═══ Data supplied ═══
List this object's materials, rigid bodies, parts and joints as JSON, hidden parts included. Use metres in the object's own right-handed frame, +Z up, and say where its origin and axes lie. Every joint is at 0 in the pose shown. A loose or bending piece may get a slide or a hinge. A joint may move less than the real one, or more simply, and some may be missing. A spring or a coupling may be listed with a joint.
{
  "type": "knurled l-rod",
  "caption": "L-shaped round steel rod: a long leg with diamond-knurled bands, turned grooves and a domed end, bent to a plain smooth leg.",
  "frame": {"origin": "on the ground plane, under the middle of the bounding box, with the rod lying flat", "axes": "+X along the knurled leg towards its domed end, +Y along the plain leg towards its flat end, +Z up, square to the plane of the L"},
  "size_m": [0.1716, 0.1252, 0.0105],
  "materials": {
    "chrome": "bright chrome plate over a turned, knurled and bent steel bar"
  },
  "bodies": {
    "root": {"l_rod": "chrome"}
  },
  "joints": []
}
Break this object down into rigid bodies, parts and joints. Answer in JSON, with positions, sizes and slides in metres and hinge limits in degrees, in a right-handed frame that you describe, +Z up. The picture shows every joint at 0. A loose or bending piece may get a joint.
═══
* Your goal *
Copy each line of the listing in which the word "axes" can be found.

* Answer to the task *
List this object's materials, rigid bodies, parts and joints as JSON, hidden parts included. Use metres in the object's own right-handed frame, +Z up, and say where its origin and axes lie. Every joint is at 0 in the pose shown. A loose or bending piece may get a slide or a hinge. A joint may move less than the real one, or more simply, and some may be missing. A spring or a coupling may be listed with a joint.
  "frame": {"origin": "on the ground plane, under the middle of the bounding box, with the rod lying flat", "axes": "+X along the knurled leg towards its domed end, +Y along the plain leg towards its flat end, +Z up, square to the plane of the L"},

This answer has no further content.